Climat, pandémies et financements : l’urgence d’agir

Stopper le changement climatique et les risques pandémiques qui lui sont associés, venir à bout du sida : c’est une question de vie ou de mort pour des dizaines de millions d’êtres humains. Or, sur le plan scientifique, des solutions existent. Elles ont été étudiées, testées, approuvées. Nous en avons désormais la parfaite maîtrise.

Le changement climatique n’a jamais été une fatalité. Pour en éviter les effets dévastateurs, les émissions de gaz à effet de serre doivent être réduites de 40 à 70 % d’ici 2050 et la neutralité carbone atteinte d’ici 2100 ; c’est possible même si cela implique un changement profond de notre mode de développement.

De même, un monde sans sida n’est plus une utopie mais, selon l’ONU, un objectif atteignable d’ici 2030 en permettant à tous les malades de bénéficier des trithérapies antirétrovirales. Aujourd’hui, ils ne sont que 40 % à être traités. Or, les traitements actuels ont non seulement pour effet de contrôler le virus et de maintenir en bonne santé les personnes infectées mais aussi d’empêcher de nouvelles infections.

La science a fait des avancées considérables. Elle a apporté des réponses. Aujourd’hui, stopper le changement climatique et venir à bout du sida sont avant tout une question de moyens financiers - et donc de volonté politique. Face à l’ampleur des défis, la communauté internationale a pris conscience, à partir des années 2000, que des mécanismes innovants sont nécessaires pour financer la réponse aux urgences mondiales.

En 2005, le président Jacques Chirac a été moteur dans la mise en place du premier d’entre eux : la taxe sur les billets d’avion, dont les recettes étaient reversées à 100 % à la lutte contre les grandes pandémies. En dix ans, cette manne financière a permis de révolutionner la prévention et le traitement de l’infection VIH chez les enfants séropositifs en faisant baisser le prix des antirétroviraux de 80 %.

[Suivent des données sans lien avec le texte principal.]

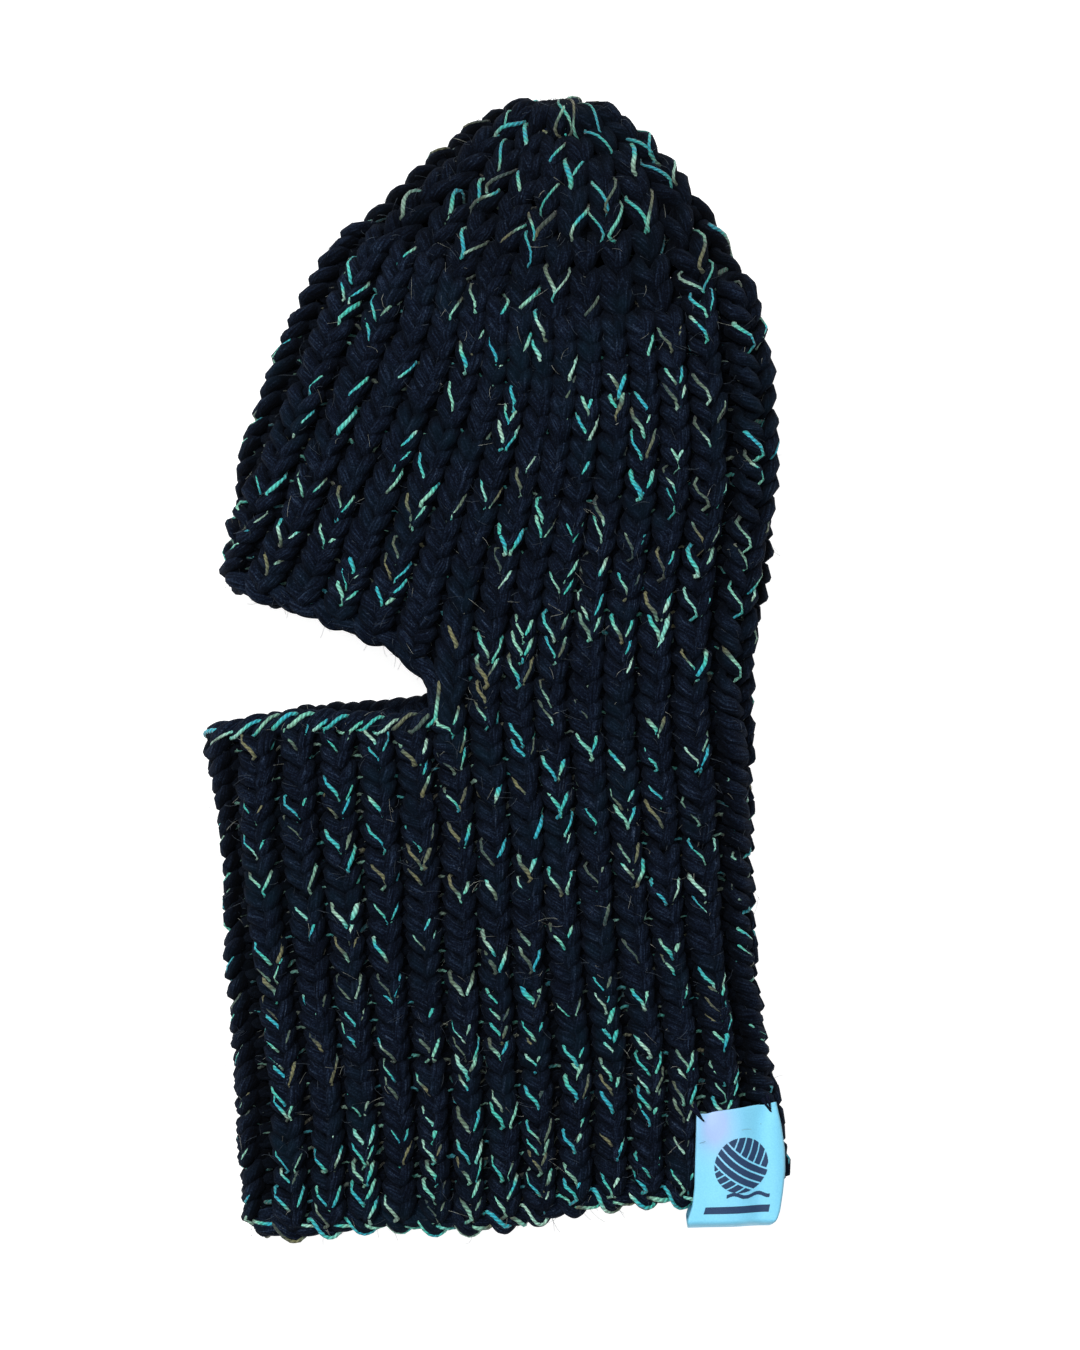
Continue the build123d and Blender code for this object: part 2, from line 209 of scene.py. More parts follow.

En 2011, le président français Nicolas Sarkozy a proposé à ses partenaires du G20 de lancer ensemble une taxe sur les transactions financières (TTF), afin de générer les sommes massives nécessaires pour lutter contre le changement climatique et les grandes pandémies. Onze pays européens, dont l’Allemagne, l’Autriche, l’Espagne, l’Italie et la Belgique, ont rejoint cette proposition de taxe et le commissaire européen Pierre Moscovici a annoncé qu’un accord sur la TTF européenne interviendrait avant la fin de l’année 2015.

Aujourd’hui, alors que ce financement innovant est sur le point d’aboutir, de nombreux Etats sont tentés de voir dans la TTF européenne un simple moyen de combler leurs déficits publics.

Détourner la TTF de ses objectifs initiaux serait un piège politique, pis, une erreur historique. C’est un mécanisme fiscal unique, permettant de lever des fonds pérennes, non soumis aux aléas politiques, protégés des changements de priorités annuelles qui se jouent au gré des rivalités partisanes et des échéances électorales. Or, des financements massifs et durables sont précisément ce qui manque aujourd’hui à la lutte mondiale contre le sida et le changement climatique pour remporter la bataille. Les responsables politiques doivent en prendre conscience. Il est de leur devoir de porter une vision de long terme, indispensable à un développement mondial durable et juste. La TTF est une chance historique, de celles qui ne se présentent qu’une fois par siècle, de réussir enfin à financer les urgences mondiales.

La France, en particulier, a de précieuses cartes en main, puisqu’elle reçoit en décembre le sommet sur le climat. Il y a dix ans, Jacques Chirac avait réussi à concrétiser son projet de taxe solidaire sur les billets d’avion en invitant ses partenaires pour un sommet international à Paris sur l’utilisation des recettes de la taxe.

A partir d’aujourd’hui, les chefs d’Etat du monde entier se réunissent au siège de l’ONU à New York pour tirer le bilan de quinze ans d’aide au développement et fixer de nouveaux objectifs d’ici à 2030, dont la fin du sida et la lutte contre le changement climatique. C’est l’occasion pour la France d’inviter ses partenaires à un sommet à Paris consacré à l’utilisation des recettes de la taxe européenne sur les transactions financières. Face aux millions de personnes menacées par ces fléaux, il en va de notre responsabilité à tous.

Jean Jouzel , Climatologue, membre du Groupe d’experts intergouvernemental sur l’évolution du climat (Giec, prix Nobel de la paix 2007) , Françoise Barré Sinoussi,  Professeure, chercheure en virologie, prix Nobel de médecine 2008.